_REQUIRED WORK:_
Pull out the lines from the line containing "Continue the OpenSCAD" through the line containing "return v / np.linalg.norm(v, axis=-1, keepdims=True)", both lines included, and copy them exactly.

_TASK DATA:_
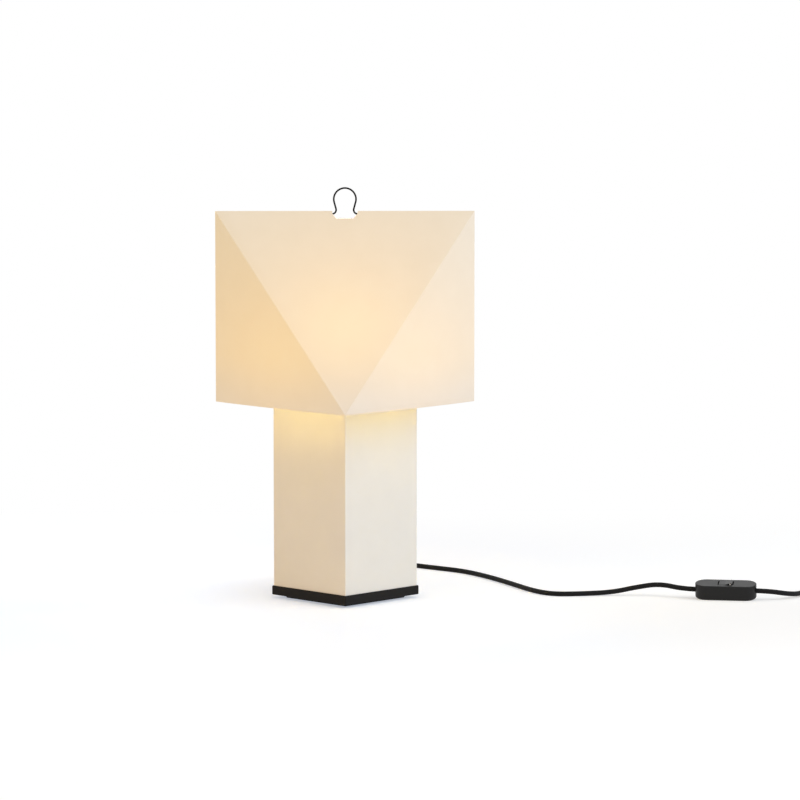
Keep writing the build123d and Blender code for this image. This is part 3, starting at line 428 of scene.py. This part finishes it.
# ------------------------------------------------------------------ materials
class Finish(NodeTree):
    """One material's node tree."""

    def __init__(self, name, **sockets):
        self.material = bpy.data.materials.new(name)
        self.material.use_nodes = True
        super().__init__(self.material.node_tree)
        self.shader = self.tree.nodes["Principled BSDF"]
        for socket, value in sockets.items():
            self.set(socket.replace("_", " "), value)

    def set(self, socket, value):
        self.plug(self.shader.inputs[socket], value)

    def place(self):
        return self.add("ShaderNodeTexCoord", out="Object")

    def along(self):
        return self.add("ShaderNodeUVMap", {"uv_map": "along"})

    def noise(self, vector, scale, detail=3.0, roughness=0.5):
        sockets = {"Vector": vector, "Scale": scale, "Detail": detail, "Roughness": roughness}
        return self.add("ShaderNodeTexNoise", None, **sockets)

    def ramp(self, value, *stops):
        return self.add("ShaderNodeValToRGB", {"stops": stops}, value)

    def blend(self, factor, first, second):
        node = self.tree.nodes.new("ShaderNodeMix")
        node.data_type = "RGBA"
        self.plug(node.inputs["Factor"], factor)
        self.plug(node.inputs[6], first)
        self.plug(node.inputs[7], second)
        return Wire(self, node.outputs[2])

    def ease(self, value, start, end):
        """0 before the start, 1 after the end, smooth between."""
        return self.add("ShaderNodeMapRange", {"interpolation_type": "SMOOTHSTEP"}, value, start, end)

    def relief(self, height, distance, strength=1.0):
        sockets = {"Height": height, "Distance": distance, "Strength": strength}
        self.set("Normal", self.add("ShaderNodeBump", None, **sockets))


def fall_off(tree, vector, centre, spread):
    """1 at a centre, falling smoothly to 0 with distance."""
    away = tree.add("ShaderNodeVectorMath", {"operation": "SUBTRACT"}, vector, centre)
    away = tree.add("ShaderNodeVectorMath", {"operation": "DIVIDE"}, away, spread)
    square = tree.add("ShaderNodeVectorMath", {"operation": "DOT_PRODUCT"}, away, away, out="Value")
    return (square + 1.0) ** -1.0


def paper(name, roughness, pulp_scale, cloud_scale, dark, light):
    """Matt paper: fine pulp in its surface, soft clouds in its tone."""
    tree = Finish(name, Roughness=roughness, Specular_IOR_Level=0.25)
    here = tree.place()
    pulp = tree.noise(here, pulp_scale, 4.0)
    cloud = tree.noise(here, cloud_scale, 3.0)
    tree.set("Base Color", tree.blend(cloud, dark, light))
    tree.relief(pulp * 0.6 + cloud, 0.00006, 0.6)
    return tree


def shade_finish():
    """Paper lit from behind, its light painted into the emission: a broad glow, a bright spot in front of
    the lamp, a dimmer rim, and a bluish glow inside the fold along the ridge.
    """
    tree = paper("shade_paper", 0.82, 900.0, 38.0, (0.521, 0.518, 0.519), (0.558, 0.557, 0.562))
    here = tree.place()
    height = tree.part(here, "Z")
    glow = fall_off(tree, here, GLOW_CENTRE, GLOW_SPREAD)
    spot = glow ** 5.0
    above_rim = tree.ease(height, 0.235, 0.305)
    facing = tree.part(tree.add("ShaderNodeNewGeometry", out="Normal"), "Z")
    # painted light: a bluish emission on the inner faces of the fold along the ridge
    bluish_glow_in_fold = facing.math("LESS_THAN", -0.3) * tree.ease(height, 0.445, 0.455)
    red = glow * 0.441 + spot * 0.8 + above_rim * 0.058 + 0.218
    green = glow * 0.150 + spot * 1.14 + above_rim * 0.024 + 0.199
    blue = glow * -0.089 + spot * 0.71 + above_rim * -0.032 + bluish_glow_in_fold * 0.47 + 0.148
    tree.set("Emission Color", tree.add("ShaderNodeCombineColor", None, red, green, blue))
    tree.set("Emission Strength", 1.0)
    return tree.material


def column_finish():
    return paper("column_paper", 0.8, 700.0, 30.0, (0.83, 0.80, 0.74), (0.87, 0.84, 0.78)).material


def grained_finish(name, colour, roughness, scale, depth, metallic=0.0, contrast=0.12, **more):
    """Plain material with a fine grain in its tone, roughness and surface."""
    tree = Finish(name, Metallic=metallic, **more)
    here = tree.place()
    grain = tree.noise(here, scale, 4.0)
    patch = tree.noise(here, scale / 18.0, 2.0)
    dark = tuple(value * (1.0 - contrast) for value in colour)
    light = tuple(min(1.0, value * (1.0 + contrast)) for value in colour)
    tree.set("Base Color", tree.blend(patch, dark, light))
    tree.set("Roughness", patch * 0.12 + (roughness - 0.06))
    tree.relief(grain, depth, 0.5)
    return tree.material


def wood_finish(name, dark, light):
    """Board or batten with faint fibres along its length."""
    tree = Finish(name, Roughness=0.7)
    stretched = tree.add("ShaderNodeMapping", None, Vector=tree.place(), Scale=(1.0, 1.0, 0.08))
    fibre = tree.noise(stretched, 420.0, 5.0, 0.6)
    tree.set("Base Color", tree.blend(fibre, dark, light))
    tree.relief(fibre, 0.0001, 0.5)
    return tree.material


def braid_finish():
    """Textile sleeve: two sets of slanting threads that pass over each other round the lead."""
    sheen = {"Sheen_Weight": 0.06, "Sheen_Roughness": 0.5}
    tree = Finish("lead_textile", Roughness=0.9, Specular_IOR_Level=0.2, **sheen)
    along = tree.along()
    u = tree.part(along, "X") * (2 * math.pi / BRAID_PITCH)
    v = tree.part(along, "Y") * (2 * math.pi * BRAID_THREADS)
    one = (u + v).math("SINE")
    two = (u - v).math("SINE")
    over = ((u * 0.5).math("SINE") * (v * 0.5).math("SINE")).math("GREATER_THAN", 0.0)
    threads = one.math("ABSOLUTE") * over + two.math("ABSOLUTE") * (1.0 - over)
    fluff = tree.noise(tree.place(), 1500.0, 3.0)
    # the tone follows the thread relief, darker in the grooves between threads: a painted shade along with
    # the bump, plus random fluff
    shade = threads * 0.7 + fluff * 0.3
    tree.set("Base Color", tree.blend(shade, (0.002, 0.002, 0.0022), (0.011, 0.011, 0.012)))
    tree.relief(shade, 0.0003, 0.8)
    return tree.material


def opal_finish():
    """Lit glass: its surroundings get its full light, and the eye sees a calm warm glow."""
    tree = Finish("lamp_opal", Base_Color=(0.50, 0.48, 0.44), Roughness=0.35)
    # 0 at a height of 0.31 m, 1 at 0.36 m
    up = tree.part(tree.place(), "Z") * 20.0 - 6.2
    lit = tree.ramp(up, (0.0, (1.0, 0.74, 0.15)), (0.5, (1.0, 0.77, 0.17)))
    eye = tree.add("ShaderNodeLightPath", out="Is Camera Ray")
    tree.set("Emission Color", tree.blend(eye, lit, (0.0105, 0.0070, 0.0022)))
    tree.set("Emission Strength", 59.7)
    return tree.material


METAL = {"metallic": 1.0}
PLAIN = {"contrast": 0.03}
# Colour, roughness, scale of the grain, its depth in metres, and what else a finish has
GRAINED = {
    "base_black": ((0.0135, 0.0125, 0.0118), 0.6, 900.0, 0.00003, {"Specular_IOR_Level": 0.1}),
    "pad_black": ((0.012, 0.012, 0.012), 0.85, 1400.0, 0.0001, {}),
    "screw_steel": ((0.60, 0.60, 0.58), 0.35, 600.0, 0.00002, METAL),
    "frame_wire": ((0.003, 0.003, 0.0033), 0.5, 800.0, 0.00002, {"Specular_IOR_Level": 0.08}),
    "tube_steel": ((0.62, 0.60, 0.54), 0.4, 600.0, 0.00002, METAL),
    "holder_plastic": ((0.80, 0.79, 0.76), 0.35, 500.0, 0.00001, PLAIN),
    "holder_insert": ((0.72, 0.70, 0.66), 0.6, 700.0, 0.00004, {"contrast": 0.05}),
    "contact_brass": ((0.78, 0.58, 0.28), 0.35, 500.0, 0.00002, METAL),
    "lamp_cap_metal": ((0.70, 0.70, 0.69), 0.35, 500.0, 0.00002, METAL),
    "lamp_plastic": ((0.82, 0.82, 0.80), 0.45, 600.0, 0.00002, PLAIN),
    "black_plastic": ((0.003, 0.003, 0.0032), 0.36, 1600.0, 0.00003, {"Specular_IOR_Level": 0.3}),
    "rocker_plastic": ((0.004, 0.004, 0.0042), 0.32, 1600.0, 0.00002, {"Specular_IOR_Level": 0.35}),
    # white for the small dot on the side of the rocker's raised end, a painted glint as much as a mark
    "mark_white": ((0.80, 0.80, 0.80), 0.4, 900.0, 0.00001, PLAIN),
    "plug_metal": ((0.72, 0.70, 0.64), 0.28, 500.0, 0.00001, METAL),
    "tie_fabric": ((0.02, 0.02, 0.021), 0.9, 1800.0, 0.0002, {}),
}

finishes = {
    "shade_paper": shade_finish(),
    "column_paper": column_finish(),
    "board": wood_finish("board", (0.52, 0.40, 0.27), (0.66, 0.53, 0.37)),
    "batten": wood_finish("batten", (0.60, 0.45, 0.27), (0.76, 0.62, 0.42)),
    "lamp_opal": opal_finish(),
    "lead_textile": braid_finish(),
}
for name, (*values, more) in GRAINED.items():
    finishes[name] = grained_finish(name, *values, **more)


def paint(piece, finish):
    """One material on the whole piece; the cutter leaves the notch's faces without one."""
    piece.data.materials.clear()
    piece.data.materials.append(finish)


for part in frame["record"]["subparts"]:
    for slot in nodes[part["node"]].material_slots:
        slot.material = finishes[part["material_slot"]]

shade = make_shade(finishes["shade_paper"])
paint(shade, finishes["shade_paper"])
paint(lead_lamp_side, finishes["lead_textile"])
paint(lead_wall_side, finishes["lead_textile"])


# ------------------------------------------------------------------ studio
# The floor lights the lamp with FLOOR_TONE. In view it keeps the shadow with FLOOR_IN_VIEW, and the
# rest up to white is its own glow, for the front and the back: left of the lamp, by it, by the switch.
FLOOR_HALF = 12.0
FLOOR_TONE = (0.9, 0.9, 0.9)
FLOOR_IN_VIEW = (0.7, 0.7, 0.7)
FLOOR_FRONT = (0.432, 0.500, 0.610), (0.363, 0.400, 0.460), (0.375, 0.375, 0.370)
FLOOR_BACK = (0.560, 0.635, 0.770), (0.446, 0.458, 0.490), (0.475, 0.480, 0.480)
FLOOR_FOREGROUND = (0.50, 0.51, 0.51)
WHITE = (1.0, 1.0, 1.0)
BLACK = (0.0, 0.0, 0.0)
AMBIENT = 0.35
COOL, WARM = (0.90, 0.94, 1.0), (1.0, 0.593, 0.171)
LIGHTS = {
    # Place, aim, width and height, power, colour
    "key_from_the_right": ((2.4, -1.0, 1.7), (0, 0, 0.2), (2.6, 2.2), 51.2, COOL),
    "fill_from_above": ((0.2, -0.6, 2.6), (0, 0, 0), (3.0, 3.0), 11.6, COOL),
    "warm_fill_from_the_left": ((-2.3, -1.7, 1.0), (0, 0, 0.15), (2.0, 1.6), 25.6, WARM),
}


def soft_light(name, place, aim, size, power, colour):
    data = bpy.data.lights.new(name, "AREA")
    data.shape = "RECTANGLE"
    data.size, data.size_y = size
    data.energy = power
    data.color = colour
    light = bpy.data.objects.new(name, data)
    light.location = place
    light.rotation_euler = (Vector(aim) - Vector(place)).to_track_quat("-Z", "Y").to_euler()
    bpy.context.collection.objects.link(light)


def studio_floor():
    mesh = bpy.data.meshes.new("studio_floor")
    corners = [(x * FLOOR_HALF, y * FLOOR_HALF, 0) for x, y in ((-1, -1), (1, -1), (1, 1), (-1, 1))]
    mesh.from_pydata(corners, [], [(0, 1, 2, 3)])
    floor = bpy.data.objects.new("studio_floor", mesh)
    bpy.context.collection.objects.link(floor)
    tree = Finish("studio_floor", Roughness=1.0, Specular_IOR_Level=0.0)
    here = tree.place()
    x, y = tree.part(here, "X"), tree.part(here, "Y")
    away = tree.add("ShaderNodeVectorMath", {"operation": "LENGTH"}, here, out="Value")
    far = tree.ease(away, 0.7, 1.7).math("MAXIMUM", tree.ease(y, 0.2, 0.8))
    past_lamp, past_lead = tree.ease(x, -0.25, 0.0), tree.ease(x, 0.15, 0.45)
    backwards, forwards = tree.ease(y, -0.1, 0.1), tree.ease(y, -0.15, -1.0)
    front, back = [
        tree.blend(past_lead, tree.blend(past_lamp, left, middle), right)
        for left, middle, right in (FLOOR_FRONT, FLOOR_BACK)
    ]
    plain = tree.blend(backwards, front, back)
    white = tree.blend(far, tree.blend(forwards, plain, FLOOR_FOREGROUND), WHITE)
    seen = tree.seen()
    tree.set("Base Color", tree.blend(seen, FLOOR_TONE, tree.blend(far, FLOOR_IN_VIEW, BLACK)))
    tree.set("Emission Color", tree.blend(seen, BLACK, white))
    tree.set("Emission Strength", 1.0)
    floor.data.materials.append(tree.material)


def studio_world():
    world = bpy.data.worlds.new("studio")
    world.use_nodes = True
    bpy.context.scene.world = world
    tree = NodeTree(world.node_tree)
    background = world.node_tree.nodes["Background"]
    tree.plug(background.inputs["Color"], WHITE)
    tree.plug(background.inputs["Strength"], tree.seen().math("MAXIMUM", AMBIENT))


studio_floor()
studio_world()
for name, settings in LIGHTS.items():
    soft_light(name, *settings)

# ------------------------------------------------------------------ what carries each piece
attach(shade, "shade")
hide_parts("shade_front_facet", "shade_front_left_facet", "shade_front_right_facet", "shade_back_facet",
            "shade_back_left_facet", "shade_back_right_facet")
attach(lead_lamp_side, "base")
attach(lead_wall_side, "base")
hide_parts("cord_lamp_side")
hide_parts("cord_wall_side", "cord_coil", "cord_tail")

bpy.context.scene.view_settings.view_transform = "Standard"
---
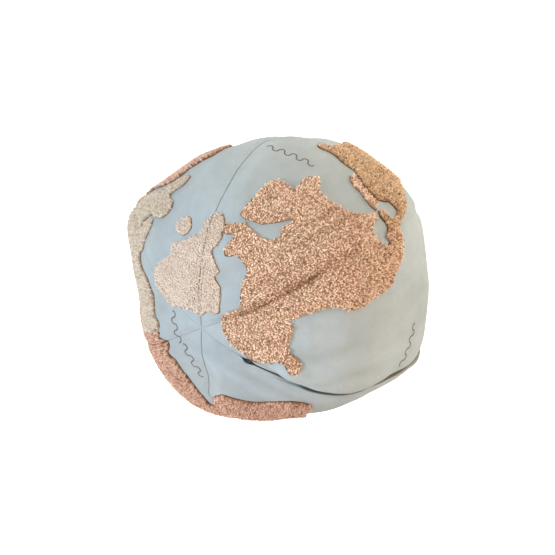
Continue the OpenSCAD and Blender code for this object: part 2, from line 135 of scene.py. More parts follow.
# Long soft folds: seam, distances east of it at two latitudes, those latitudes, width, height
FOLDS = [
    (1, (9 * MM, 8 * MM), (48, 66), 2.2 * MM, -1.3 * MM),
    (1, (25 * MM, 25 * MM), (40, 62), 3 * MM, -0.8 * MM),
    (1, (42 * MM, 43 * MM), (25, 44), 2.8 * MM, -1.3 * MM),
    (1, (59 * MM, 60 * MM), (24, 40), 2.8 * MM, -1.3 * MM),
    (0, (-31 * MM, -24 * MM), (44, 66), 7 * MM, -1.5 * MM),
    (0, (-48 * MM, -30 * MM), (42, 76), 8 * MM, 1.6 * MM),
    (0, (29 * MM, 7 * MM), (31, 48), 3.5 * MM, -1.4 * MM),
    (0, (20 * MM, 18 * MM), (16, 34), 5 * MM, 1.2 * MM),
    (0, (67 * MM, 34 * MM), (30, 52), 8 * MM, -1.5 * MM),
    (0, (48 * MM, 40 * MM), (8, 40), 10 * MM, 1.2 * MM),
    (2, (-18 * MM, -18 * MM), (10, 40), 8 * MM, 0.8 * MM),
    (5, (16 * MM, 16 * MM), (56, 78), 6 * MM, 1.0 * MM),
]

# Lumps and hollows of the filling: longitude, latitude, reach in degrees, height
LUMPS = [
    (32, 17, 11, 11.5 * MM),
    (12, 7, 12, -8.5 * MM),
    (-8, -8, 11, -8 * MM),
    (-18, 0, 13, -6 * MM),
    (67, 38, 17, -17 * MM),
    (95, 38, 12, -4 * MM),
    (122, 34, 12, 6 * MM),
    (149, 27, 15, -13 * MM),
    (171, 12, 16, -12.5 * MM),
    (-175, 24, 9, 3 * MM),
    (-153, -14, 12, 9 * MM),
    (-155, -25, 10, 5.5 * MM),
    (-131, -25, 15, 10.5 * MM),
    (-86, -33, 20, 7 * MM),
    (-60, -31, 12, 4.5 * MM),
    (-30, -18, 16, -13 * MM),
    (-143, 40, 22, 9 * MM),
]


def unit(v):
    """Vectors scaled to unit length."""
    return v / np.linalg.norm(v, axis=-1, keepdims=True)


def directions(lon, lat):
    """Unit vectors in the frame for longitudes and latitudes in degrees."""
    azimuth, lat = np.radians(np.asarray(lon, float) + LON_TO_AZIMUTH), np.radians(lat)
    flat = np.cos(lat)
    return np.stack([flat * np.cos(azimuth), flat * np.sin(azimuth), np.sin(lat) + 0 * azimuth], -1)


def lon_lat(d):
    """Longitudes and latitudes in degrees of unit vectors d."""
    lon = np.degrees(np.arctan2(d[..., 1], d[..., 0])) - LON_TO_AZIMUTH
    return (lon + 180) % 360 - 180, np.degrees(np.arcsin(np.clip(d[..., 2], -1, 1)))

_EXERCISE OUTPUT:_
Continue the OpenSCAD and Blender code for this object: part 2, from line 135 of scene.py. More parts follow.
# Long soft folds: seam, distances east of it at two latitudes, those latitudes, width, height
FOLDS = [
    (1, (9 * MM, 8 * MM), (48, 66), 2.2 * MM, -1.3 * MM),
    (1, (25 * MM, 25 * MM), (40, 62), 3 * MM, -0.8 * MM),
    (1, (42 * MM, 43 * MM), (25, 44), 2.8 * MM, -1.3 * MM),
    (1, (59 * MM, 60 * MM), (24, 40), 2.8 * MM, -1.3 * MM),
    (0, (-31 * MM, -24 * MM), (44, 66), 7 * MM, -1.5 * MM),
    (0, (-48 * MM, -30 * MM), (42, 76), 8 * MM, 1.6 * MM),
    (0, (29 * MM, 7 * MM), (31, 48), 3.5 * MM, -1.4 * MM),
    (0, (20 * MM, 18 * MM), (16, 34), 5 * MM, 1.2 * MM),
    (0, (67 * MM, 34 * MM), (30, 52), 8 * MM, -1.5 * MM),
    (0, (48 * MM, 40 * MM), (8, 40), 10 * MM, 1.2 * MM),
    (2, (-18 * MM, -18 * MM), (10, 40), 8 * MM, 0.8 * MM),
    (5, (16 * MM, 16 * MM), (56, 78), 6 * MM, 1.0 * MM),
]

# Lumps and hollows of the filling: longitude, latitude, reach in degrees, height
LUMPS = [
    (32, 17, 11, 11.5 * MM),
    (12, 7, 12, -8.5 * MM),
    (-8, -8, 11, -8 * MM),
    (-18, 0, 13, -6 * MM),
    (67, 38, 17, -17 * MM),
    (95, 38, 12, -4 * MM),
    (122, 34, 12, 6 * MM),
    (149, 27, 15, -13 * MM),
    (171, 12, 16, -12.5 * MM),
    (-175, 24, 9, 3 * MM),
    (-153, -14, 12, 9 * MM),
    (-155, -25, 10, 5.5 * MM),
    (-131, -25, 15, 10.5 * MM),
    (-86, -33, 20, 7 * MM),
    (-60, -31, 12, 4.5 * MM),
    (-30, -18, 16, -13 * MM),
    (-143, 40, 22, 9 * MM),
]


def unit(v):
    """Vectors scaled to unit length."""
    return v / np.linalg.norm(v, axis=-1, keepdims=True)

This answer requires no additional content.